• Dezember 19, 2022
  • 3251 Aufrufe

Früher war an dieser Stelle der Wormserhof - eine Kneipe in Striesen. Nach der Wende begann die Glanzzeit: Das Giardinio war DER Hit für italienisches Essen in Dresden. Legendäre Kellner wie Gianfranco, tolle Gäste, die von hier (und vom Max eine Ecke weiter) ihre Karrieren begannen, die zu den erfolgreichen Dresdnern der heutigen Zeit führten. Hier wurden morgens im 5 Uhr die Gläser über die Schulter geworfen, hier saß man nachdem alle Gäste gegangen waren mit dem Wirt beim Rotwein, hier feierten Geschäftsleute ihre Familien-Feiern, hier war es so voll, dass man nur mit Beziehungen reinkam und dann auch gern mehrere Scheine von Trinkgeld gab. Schließlich war der Wirt auch stets großzügig mit Weinflaschen zum Nachhauseweg, Grappa und Ramazotti.

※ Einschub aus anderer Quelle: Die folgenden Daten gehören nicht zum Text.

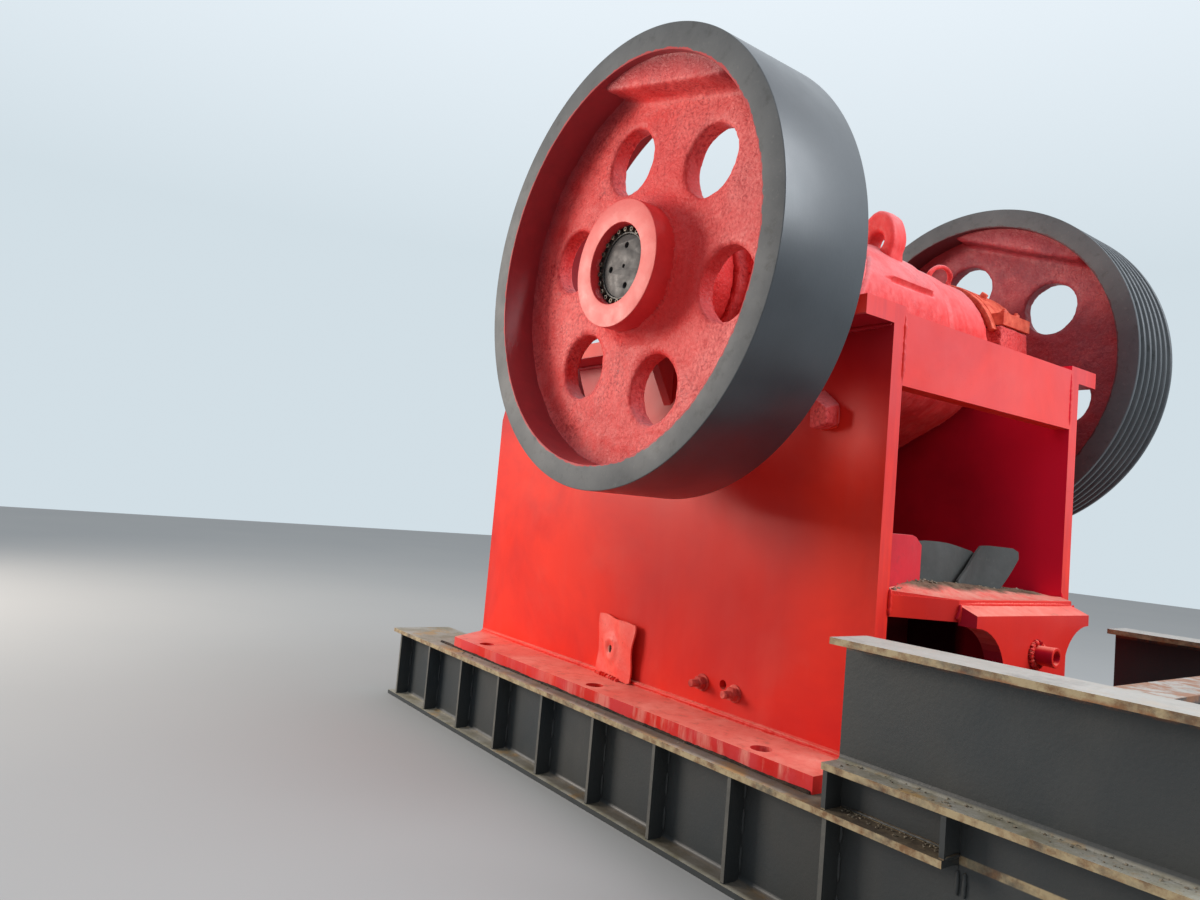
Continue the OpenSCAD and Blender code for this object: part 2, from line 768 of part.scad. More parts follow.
module ring(y0) {
  difference() {
    along_y(shaft_x, shaft_z, hub_bore_r - run_gap, y0, y0 + ring_len, 64);
    along_y(shaft_x, shaft_z, wheel_seat_r + run_gap, y0 - 1, y0 + ring_len + 1, 64);
  }
}

module locking_rings() {
  color(steel) {
    ring(rim0 + grooved_w - 18 - 14 - ring_len);
    ring(rim0 + 20);
    ring(-rim0 - plain_w + 18 + 14);
    ring(-rim0 - 20 - ring_len);
  }
}

// Stand: two rolled beams side by side under each foot, one above behind the frame
beam_out = out_y + foot_out + beam_ledge;
web_y = beam_out - beam_w / 2;
inner_web_y = web_y - beam_w;
stiff_x0 = x0 + 12 - stiff_pitch;
beam_x0 = stiff_x0 - 60;
beam_x1 = stiff_x0 + bays * stiff_pitch + beam_end;
upper_x0 = x1 + upper_gap;
upper_z = beam_h + riser_h;
riser_x = upper_x0 + stiff_pitch + 4;

module i_shape(z) {
  translate([web_y - beam_w / 2, z]) square([beam_w, beam_ft]);
  translate([web_y - beam_w / 2, z + beam_h - beam_ft]) square([beam_w, beam_ft]);
  translate([web_y - beam_wt / 2, z]) square([beam_wt, beam_h]);
}

module along_x(xa, xb) {
  translate([xa, 0, 0]) rotate([90, 0, 90]) linear_extrude(xb - xa) children();
}

module lower_beam() {
  difference() {
    union() {
      along_x(beam_x0, beam_x1) {
        i_shape(0);
        translate([-beam_w, 0]) i_shape(0);
      }
      for (i = [0 : bays]) {
        x = stiff_x0 + i * stiff_pitch;
        box([x - stiff_t / 2, x + stiff_t / 2], [web_y, beam_out - 7], [beam_ft - 1, beam_h - beam_ft + 1]);
        box([x - stiff_t / 2, x + stiff_t / 2], [inner_web_y - beam_w / 2 + 7, inner_web_y],
            [beam_ft - 1, beam_h - beam_ft + 1]);
      }
    }
    // behind the riser's second stiffener the outer ledge is cut off
    box([riser_x, beam_x1 + 1], [web_y + beam_wt / 2, beam_out + 1], [beam_ft + 1, beam_h + 1]);
  }
}

module upper_beam() {
  along_x(upper_x0, beam_x1) i_shape(upper_z);
}

module near_beam() {
  color(dark) mirror([0, 1, 0]) lower_beam();
}

module far_beam() {
  color(dark) lower_beam();
}

module near_upper_beam() {
  color(dark) mirror([0, 1, 0]) upper_beam();
}

module far_upper_beam() {
  color(dark) upper_beam();
}

// Cross members between the lower beams, rolled sections too; their undersides lie level with the beams'
module cross_member(x) {
  w = inner_web_y - beam_wt / 2;
  b = inner_web_y - beam_w / 2;
  top = beam_h - 60;
  along_x(x - beam_wt / 2, x + beam_wt / 2)
    polygon([[-w, beam_ft], [-w, top], [w, top], [w, beam_ft], [b, beam_ft], [b, 0], [-b, 0], [-b, beam_ft]]);
  box([x - member_w / 2, x + member_w / 2], [-w, w], [top - beam_ft, top]);
  box([x - member_w / 2, x + member_w / 2], [-b, b], [0, beam_ft]);
}

module cross_members() {
  color(dark) for (x = [stiff_x0 + 0.5 * stiff_pitch, 0, stiff_x0 + 8.5 * stiff_pitch])
    cross_member(x);
}

module upper_cross_member() {
  w = web_y - beam_wt / 2;
  x = beam_x1 - member_back;
  low = upper_z + beam_ft;
  top = upper_z + beam_h - beam_ft;
  color(dark) {
    box([x - beam_wt / 2, x + beam_wt / 2], [-w, w], [low, top]);
    for (z = [low, top - beam_ft])
      box([x - member_w / 2, x + member_w / 2], [-w, w], [z, z + beam_ft]);
  }
}

module riser() {
  box([upper_x0, beam_x1], [web_y - beam_wt / 2, web_y + beam_wt / 2], [beam_h, upper_z]);
  for (x = [upper_x0, riser_x - stiff_t])
    box([x, x + stiff_t], [web_y - beam_w / 2 + 7, beam_out - 7], [beam_h, upper_z]);
}

module risers() {
  color(dark) {
    riser();
    mirror([0, 1, 0]) riser();
  }
}

near_side_plate();
far_side_plate();
front_wall();
rear_cross_plate();
rear_shelf();
rod_bracket();
toggle_beam();
fixed_jaw();
jaw_key();
cheek_plates();
bearing_housings();
bearing_caps();
toggle_plate();
tension_rod();
guide_block();
loose_plates();
patch_plate();
side_studs();
side_lug();
pitman();
swing_jaw();
jaw_clamp();
lifting_eye();
barrel_loops();
pitman_rings();
eccentric_shaft();
plain_flywheel();
grooved_flywheel();
locking_rings();
near_beam();
far_beam();
cross_members();
near_upper_beam();
far_upper_beam();
risers();
upper_cross_member();
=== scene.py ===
"""Looks of the jaw crusher: camera, light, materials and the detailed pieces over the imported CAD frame."""
import json
import math

import bmesh
import bpy
import numpy as np
from mathutils import Matrix, Vector


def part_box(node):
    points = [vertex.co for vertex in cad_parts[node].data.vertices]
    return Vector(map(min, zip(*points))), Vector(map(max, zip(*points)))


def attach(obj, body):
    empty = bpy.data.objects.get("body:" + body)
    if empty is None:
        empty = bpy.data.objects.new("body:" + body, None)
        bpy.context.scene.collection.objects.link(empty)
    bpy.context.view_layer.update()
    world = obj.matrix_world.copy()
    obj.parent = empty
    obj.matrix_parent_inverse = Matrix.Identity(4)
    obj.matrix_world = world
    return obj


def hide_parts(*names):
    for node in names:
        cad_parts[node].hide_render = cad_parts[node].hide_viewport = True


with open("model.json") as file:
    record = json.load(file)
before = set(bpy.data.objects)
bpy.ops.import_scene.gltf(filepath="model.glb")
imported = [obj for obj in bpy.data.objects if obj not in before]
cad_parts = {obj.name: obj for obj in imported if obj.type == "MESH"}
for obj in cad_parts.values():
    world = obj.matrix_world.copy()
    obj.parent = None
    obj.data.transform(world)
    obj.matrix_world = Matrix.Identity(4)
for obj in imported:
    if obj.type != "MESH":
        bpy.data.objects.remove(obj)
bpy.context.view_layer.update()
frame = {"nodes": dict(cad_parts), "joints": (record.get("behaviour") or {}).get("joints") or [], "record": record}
scene = bpy.context.scene
NODES = frame["nodes"]
JOINT = {j["name"]: j for j in frame["joints"]}


def lo(node):
    return Vector(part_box(node)[0])


def hi(node):
    return Vector(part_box(node)[1])


# ---------------- sizes in metres, from the frame where it has them
SHAFT = Vector(JOINT["shaft_spin"]["pos_m"])
ECC = Vector(JOINT["jaw_orbit"]["pos_m"])
FRONT_X, REAR_X = lo("near_side_plate").x, hi("near_side_plate").x
FOOT_Z, TOP_Z = lo("near_side_plate").z, hi("near_side_plate").z
IN_Y = hi("rear_cross_plate").y
SIDE_T = 0.042
OUT_Y = IN_Y + SIDE_T
FOOT_TOP = FOOT_Z + 0.036
FLANGE_LOW = TOP_Z - 0.044
FLANGE_X = FRONT_X + 0.150
SHELF_X0 = lo("rear_shelf").x
SHELF_TOP, SHELF_LOW = hi("rear_shelf").z, lo("rear_shelf").z
CROSS_LOW, CROSS_TOP = lo("rear_cross_plate").z, hi("rear_cross_plate").z
BRACKET_X = hi("rear_shelf").x
BRACKET_HALF = hi("rod_bracket").y
EAR_TOP = hi("bearing_housings").z - 0.200 + 0.080 + 0.0383
CAP_Y0, CAP_Y1 = IN_Y + 0.034, IN_Y + 0.188
CAP_R = 0.2393
BARREL_R, SADDLE_H, SADDLE_HALF, EYE_T = 0.243, 0.008, 0.150, 0.056
SADDLE_TURNS = (-12.0, 100.0)
STEP_TURN, STEP_Y, STEP_H, GROOVE_Y = 26.5, 0.088, 0.008, 0.152
EYE_UP, EYE_BACK, EYE_R, EYE_HOLE_R, EYE_GROW = 0.046, math.radians(23), 0.056, 0.027, 0.004
EYE_LOW_K, EYE_TOP_K, EYE_DROP, LOOP_STRETCH = 1.15, 1.53, 0.008, 1.55
BLOCK_X0, BLOCK_X1, BLOCK_TOP = lo("guide_block").x, hi("guide_block").x, hi("guide_block").z
ROD_Z = (lo("tension_rod").z + hi("tension_rod").z) / 2
ROD_X0, ROD_R = lo("tension_rod").x, 0.011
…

Und dann wechselten die Besitzer, Salvatore eröffnete das La Torre, einige Stammgäste gingen, andere blieben. Die folgenden Jahre waren ähnlich, aber die familiäre Atmosphäre nahm von Jahr zu Jahr ab. Je seltener Salvatore selber da war, desto normaler wurde das Restaurant. Dann übergab er viel Verantwortung an die Kinder, die sind nett, ruhig und zurückhaltend. Salvatore selbst kümmert sich hauptsächlich um sein Restaurant in Bautzen. Das Herz fehlt seitdem im La Torre. Die Identifikation läuft über zwei Kellner, die schon lange da sind. Die arbeiten hier routiniert, durchaus verkaufsorientiert und haben das Zepter scheinbar übernommen. Extras gibt es schon lange nicht mehr, der Smalltalk ist sehr abgehackt, Flexibilität in der Platzwahl ist nicht möglich (2er und 4er - Tische werden auch bei leerem Lokal streng vergeben). Der Ton ist hart, aber nicht herzlich. Es ist eben, wie überall und immer im Leben: Nicht mehr so wie früher. Gingen wir vor 20 Jahren hier nicht täglich essen (Laufdistanz von unserer Redaktion), wurde es dann einmal die Woche, einmal im Monat, nun 2 Mal im Jahr.

Es ist nun ein etwas trockenes, solides italienisches Stadtteil-Lokal, das seine Gäste hat für die Schuleinführung oder das Mittagessen der Lehrer aus der Pohlandschule. Aber das Flair, das ein Italiener haben sollte – Herz, Leidenschaft und „Hallo Bella“ - fehlt. Eure Frage, wie wir das Essen im La Torre einschätzen, wollen wir gern beantworten. Da wir viele Jahre Stammgäste waren, haben wir die Entwicklung mitverfolgen können. Klares Fazit. Es ging nach unten. Da man uns da kennt, haben wir für einen neutralen Test einfach über Lieferando an eine Mitarbeiterin bestellt. Als zweiten Teil waren wir dann nochmal vor Ort. Das Essen der Bestellung war nicht so toll. Es dauerte lange. Erst stand 45 Minuten da, es kam nach 90 Minuten. Besonders unangenehm war die Pasta mit Rinderfilet-Spitzen. Das Fleisch war so knorpelig, dass man es nicht essen konnte. Beim 2. Teil des Tests, direkt im Restaurant, war es besser. Die Fotos seht Ihr beim Durchklicken. Aber es schmeckte nicht besonders, nicht so, dass man es genießen würde, nicht so, dass man die Augen schließt vor Freude. Als Salvatore noch vor Ort war, kannten wir das Qualitäts-Versprechen: Alles frisch, durchaus teuere Produkte und davon reichlich. Wie es jetzt ist? Es fehlt der intensive Geschmack bei der Tomatensoße, es fehlt das Vollmundige beim Gemüse, es fehlt auch hier - so empfinden wir das - das Herz. Es schmeckte im Restaurant. Aber nicht so, dass man deshalb noch einmal kommen würde. 

Aber wenn wir Salvatore zufällig einmal durch das Fenster sehen und wissen, er steht in der Küche, stürmen wir sofort hinein. Bis dahin suchen wir andere Italiener in Dresden und fragen Euch nach Euren Empfehlungen. Am Ausgang im La Torre werden den Gästen Olivenöl zum Kauf angeboten und Orangen. Wir fragen die hübsche Frau, ob wir ein Foto für diesen Instagram-Kanal und den Restaurant-Führer vom @disy_magazin machen dürfen und bekommen neben der Erlaubnis auch ein Lächeln. Wie schön! Auch, wenn es die männlichen Kellner nicht so mit Herzlichkeit haben, war dieses Lächeln doch für uns ein versöhnlicher Abschluss.